──────── MATERIAL FOR THIS EXERCISE ────────

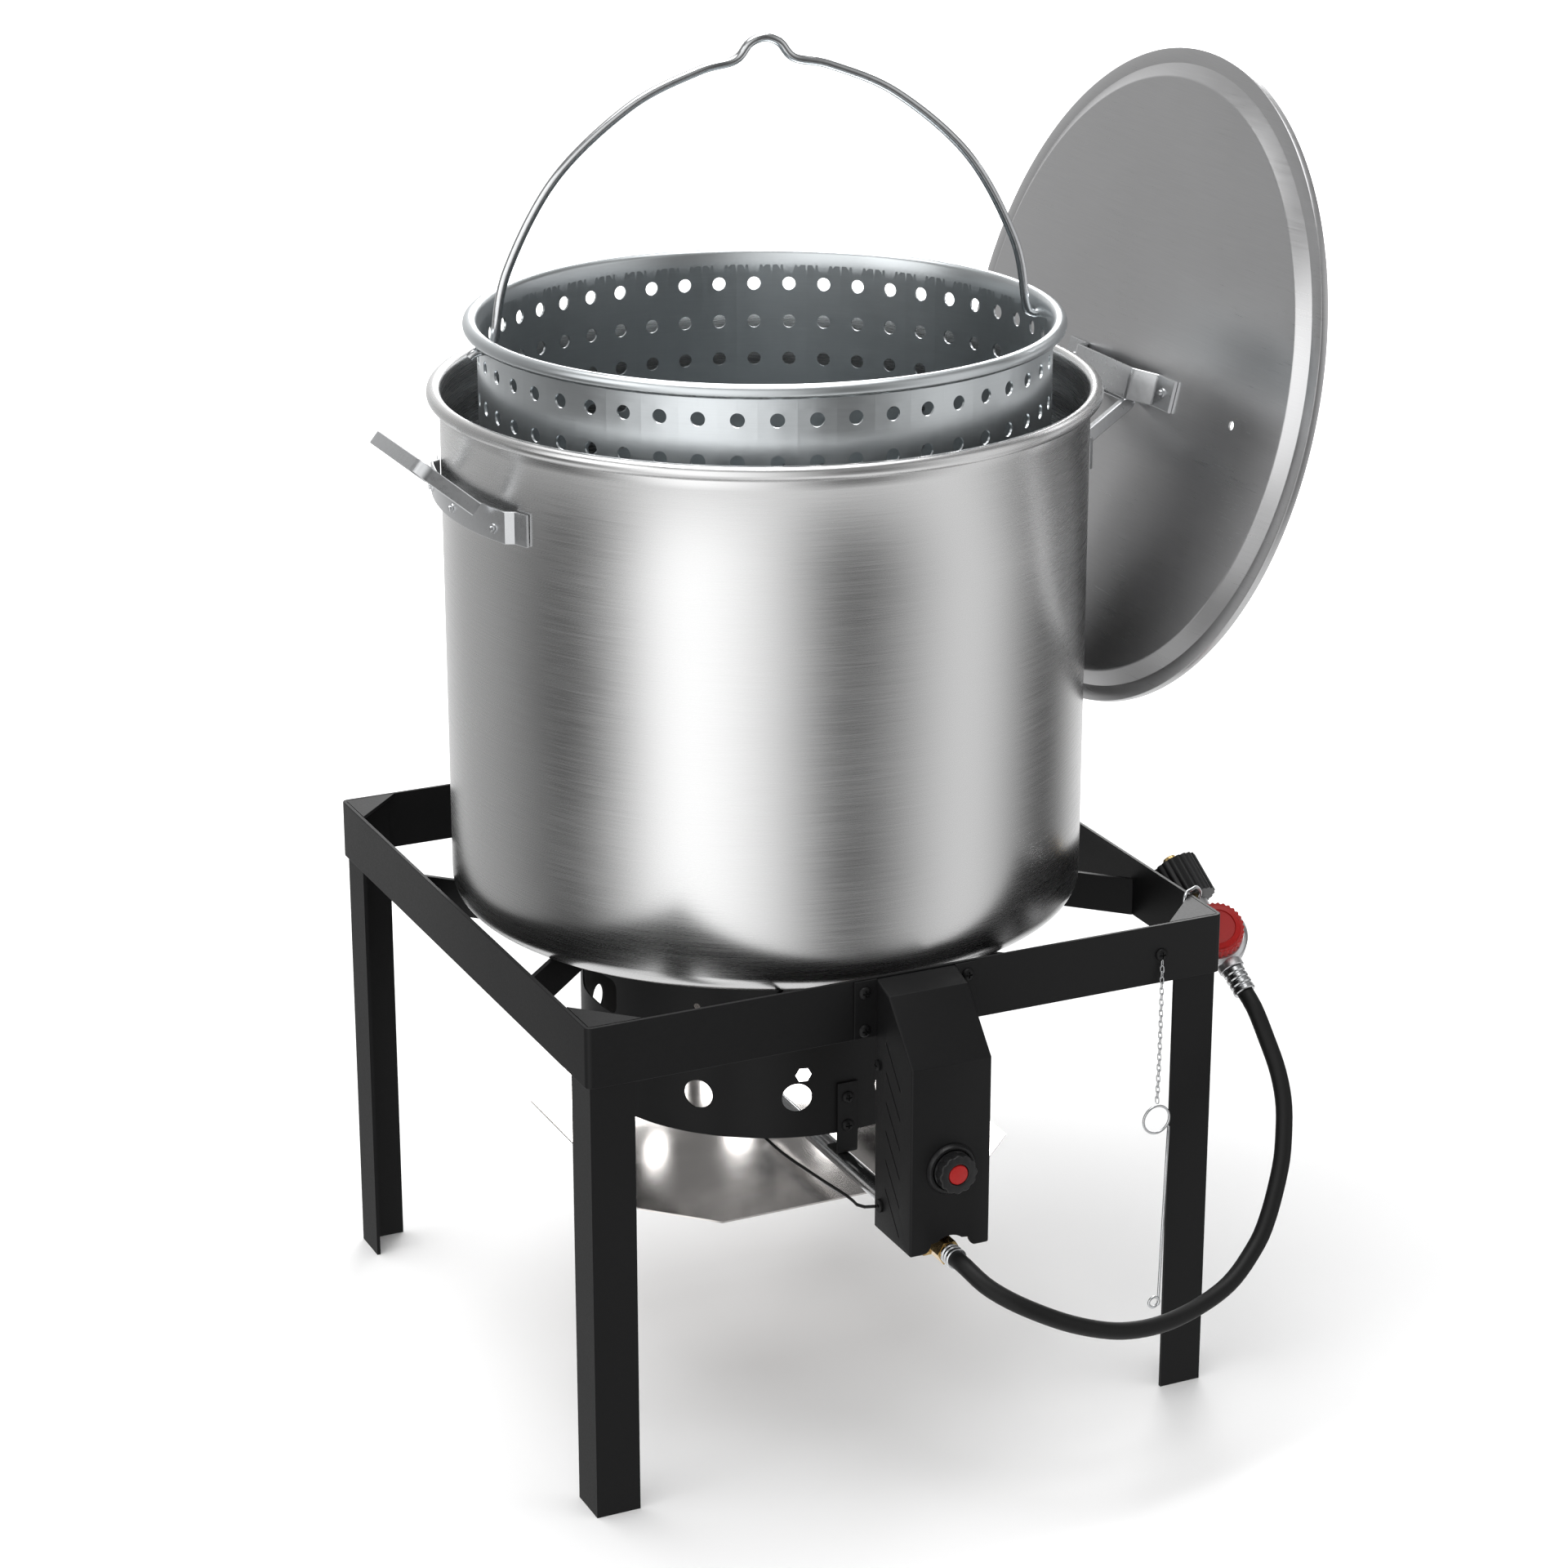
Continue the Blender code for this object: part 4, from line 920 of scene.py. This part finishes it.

────────
──────── MATERIAL FOR THIS EXERCISE ────────

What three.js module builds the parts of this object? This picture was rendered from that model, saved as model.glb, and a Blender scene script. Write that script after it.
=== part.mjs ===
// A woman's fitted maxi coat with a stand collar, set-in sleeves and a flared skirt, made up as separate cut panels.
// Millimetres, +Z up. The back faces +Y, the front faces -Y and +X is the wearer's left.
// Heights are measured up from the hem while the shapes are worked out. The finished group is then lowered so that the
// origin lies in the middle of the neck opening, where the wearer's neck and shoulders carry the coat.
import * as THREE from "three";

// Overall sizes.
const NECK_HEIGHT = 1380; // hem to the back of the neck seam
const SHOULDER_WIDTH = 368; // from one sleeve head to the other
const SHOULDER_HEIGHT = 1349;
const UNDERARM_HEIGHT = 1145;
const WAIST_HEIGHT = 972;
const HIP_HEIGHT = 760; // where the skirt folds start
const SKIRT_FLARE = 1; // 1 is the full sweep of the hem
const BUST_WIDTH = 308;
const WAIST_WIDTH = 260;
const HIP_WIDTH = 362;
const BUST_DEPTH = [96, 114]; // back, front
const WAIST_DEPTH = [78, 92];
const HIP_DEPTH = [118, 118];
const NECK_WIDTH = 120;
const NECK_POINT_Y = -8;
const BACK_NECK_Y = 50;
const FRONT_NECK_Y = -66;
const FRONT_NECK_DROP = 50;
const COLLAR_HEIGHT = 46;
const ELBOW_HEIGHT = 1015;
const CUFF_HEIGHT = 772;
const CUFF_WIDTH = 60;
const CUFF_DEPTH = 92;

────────
──────── MATERIAL FOR THIS EXERCISE ────────

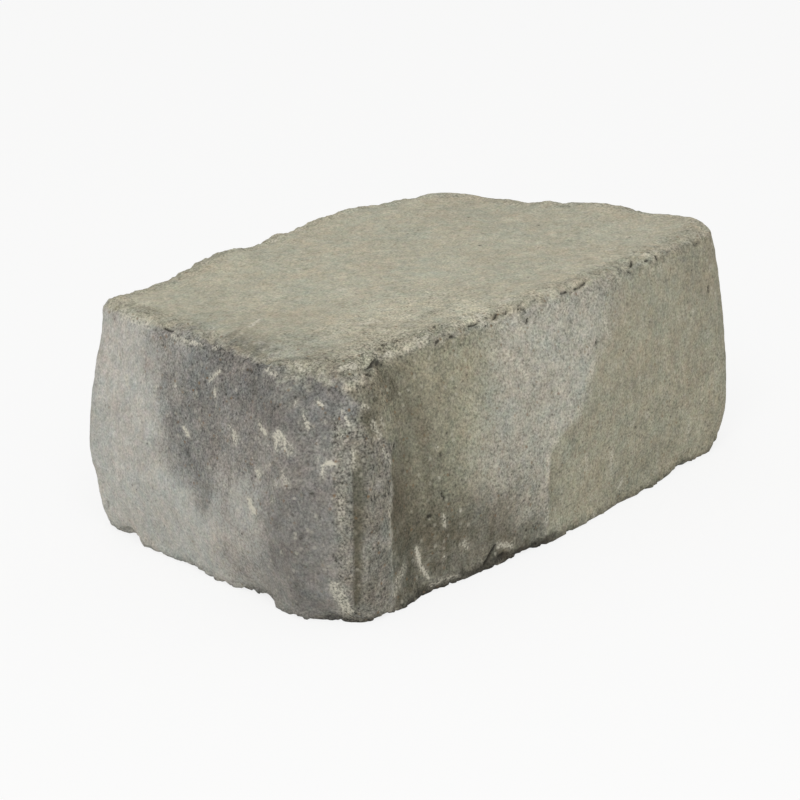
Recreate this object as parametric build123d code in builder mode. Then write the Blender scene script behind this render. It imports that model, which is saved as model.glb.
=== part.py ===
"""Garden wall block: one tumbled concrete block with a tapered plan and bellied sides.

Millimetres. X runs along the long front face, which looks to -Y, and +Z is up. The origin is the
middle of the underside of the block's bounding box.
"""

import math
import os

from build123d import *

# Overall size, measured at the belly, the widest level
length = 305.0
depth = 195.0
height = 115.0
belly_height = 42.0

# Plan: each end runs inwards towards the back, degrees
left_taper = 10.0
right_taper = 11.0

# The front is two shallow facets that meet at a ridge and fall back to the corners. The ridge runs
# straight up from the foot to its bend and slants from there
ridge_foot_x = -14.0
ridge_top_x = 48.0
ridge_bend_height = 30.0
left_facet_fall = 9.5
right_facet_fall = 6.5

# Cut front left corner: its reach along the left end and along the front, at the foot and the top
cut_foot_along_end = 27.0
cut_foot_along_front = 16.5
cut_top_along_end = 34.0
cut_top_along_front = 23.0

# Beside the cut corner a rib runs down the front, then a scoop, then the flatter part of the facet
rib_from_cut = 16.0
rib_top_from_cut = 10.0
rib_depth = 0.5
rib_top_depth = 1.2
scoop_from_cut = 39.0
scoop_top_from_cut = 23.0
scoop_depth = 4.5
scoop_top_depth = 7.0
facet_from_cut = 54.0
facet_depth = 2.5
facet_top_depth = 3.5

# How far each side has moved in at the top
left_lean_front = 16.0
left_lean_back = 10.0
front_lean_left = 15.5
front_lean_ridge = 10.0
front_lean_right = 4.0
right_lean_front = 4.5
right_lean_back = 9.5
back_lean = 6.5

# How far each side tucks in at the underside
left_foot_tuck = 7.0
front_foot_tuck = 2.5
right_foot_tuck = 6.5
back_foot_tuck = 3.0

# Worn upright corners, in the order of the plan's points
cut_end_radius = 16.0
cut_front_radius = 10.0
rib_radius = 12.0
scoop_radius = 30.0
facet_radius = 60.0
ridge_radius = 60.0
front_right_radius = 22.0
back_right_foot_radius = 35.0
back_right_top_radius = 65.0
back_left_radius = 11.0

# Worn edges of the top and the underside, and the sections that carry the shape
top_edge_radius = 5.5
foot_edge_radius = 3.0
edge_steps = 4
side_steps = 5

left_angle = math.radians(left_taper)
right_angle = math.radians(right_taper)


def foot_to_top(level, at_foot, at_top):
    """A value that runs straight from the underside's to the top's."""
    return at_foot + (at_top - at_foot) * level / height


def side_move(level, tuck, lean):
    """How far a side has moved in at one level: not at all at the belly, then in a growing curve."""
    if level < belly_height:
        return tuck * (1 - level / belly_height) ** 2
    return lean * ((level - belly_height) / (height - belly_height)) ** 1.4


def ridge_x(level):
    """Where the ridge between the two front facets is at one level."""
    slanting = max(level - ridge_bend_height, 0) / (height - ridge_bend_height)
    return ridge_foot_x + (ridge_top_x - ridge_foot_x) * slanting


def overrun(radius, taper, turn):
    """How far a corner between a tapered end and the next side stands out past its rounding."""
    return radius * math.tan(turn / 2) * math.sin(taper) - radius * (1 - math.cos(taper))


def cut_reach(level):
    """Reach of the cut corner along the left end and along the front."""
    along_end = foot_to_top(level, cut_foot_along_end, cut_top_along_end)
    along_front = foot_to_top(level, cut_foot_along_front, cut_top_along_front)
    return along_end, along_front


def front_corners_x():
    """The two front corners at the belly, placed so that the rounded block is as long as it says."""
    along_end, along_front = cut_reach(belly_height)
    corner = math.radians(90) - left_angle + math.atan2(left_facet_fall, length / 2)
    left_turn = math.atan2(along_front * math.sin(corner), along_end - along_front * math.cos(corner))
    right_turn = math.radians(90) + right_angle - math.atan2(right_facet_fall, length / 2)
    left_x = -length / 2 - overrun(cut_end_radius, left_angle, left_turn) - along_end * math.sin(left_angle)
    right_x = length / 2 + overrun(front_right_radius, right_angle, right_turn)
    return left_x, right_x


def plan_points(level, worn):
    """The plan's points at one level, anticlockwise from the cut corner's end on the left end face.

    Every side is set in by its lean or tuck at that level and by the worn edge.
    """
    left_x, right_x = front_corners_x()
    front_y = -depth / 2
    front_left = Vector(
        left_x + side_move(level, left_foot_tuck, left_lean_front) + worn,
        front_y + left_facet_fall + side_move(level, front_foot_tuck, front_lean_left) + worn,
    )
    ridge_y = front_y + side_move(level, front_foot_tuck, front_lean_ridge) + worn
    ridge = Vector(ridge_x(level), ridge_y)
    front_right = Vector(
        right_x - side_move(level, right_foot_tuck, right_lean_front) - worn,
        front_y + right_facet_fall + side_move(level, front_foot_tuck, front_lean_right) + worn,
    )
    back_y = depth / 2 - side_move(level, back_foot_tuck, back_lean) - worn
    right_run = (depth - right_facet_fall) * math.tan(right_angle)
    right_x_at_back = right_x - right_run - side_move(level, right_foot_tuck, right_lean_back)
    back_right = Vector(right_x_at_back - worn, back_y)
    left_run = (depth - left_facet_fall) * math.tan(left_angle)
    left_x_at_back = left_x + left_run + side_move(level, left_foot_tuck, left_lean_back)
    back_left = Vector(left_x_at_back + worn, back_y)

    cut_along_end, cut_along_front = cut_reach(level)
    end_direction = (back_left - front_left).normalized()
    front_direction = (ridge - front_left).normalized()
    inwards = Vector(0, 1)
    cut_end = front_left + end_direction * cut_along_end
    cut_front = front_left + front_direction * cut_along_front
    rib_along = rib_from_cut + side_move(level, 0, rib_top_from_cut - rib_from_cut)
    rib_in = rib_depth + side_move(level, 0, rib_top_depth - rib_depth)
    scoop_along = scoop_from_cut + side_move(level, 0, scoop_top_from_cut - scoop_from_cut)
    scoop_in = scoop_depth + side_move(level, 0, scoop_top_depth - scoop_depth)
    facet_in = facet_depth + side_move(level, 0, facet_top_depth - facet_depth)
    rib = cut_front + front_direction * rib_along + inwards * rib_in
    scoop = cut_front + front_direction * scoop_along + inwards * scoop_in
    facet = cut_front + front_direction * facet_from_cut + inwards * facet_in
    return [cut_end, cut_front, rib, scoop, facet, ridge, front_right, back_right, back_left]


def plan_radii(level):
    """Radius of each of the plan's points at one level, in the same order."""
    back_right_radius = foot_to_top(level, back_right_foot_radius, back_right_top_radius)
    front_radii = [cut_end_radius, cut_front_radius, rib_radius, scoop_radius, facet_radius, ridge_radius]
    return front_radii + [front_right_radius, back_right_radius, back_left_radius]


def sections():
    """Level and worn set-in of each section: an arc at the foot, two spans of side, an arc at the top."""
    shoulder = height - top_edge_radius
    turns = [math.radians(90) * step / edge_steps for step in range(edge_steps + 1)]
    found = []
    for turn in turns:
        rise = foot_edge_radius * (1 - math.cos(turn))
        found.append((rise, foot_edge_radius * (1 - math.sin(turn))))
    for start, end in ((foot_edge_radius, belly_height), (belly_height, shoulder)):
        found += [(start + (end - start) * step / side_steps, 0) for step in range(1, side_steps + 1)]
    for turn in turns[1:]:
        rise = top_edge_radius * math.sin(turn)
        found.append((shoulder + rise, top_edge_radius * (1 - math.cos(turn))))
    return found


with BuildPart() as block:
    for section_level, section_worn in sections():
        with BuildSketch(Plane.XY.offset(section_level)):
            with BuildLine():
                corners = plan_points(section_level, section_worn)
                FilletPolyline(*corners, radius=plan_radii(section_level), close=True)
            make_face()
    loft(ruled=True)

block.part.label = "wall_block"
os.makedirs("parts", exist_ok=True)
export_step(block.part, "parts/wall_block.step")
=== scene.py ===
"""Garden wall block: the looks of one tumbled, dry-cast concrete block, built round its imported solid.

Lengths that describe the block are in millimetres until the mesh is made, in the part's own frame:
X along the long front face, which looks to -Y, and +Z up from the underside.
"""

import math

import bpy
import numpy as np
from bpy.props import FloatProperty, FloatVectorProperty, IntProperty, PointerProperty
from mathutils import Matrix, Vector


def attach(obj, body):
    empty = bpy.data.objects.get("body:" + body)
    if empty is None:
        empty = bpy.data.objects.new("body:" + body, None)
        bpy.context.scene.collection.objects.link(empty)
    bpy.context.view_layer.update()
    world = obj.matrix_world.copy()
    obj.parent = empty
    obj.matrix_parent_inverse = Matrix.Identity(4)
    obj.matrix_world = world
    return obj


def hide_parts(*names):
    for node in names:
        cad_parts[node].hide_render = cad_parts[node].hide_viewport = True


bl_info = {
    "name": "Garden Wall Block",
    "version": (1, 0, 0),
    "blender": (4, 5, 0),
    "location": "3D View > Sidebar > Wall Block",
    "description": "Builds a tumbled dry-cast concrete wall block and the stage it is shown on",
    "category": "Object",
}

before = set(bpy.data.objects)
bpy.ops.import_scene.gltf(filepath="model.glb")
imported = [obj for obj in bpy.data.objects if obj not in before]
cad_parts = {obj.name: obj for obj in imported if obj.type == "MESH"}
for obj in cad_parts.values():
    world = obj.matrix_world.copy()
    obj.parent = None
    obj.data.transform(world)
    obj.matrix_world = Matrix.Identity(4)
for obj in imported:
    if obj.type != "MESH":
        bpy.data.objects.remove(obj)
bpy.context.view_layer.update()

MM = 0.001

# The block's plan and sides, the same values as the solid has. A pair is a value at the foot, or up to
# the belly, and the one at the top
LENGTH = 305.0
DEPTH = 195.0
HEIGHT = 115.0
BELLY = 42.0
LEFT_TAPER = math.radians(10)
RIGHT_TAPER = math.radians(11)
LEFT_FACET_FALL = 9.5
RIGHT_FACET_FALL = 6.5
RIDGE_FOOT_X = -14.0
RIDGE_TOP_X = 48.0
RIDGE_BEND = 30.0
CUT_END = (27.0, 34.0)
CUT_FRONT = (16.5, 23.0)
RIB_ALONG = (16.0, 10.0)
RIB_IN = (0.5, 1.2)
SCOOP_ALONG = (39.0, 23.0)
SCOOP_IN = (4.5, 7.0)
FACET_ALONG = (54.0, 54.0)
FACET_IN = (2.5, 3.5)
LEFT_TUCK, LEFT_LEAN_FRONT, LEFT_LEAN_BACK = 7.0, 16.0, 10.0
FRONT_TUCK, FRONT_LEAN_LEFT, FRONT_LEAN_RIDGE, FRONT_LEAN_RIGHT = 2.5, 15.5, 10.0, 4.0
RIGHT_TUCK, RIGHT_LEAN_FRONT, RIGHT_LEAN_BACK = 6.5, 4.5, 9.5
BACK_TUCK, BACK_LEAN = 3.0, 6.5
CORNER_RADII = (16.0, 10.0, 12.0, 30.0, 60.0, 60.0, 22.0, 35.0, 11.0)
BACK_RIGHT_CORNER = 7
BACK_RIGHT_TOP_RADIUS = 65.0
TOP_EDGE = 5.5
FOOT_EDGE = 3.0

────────

> GIVEN EXERCISE
Nothing beyond the lines starting at the line containing "with BuildPart() as" and ending at the line containing "if empty is" is to be reproduced; reproduce those lines exactly, both ends included.

> ANSWER TO THE EXERCISE
with BuildPart() as block:
    for section_level, section_worn in sections():
        with BuildSketch(Plane.XY.offset(section_level)):
            with BuildLine():
                corners = plan_points(section_level, section_worn)
                FilletPolyline(*corners, radius=plan_radii(section_level), close=True)
            make_face()
    loft(ruled=True)

block.part.label = "wall_block"
os.makedirs("parts", exist_ok=True)
export_step(block.part, "parts/wall_block.step")
=== scene.py ===
"""Garden wall block: the looks of one tumbled, dry-cast concrete block, built round its imported solid.

Lengths that describe the block are in millimetres until the mesh is made, in the part's own frame:
X along the long front face, which looks to -Y, and +Z up from the underside.
"""

import math

import bpy
import numpy as np
from bpy.props import FloatProperty, FloatVectorProperty, IntProperty, PointerProperty
from mathutils import Matrix, Vector


def attach(obj, body):
    empty = bpy.data.objects.get("body:" + body)
    if empty is None:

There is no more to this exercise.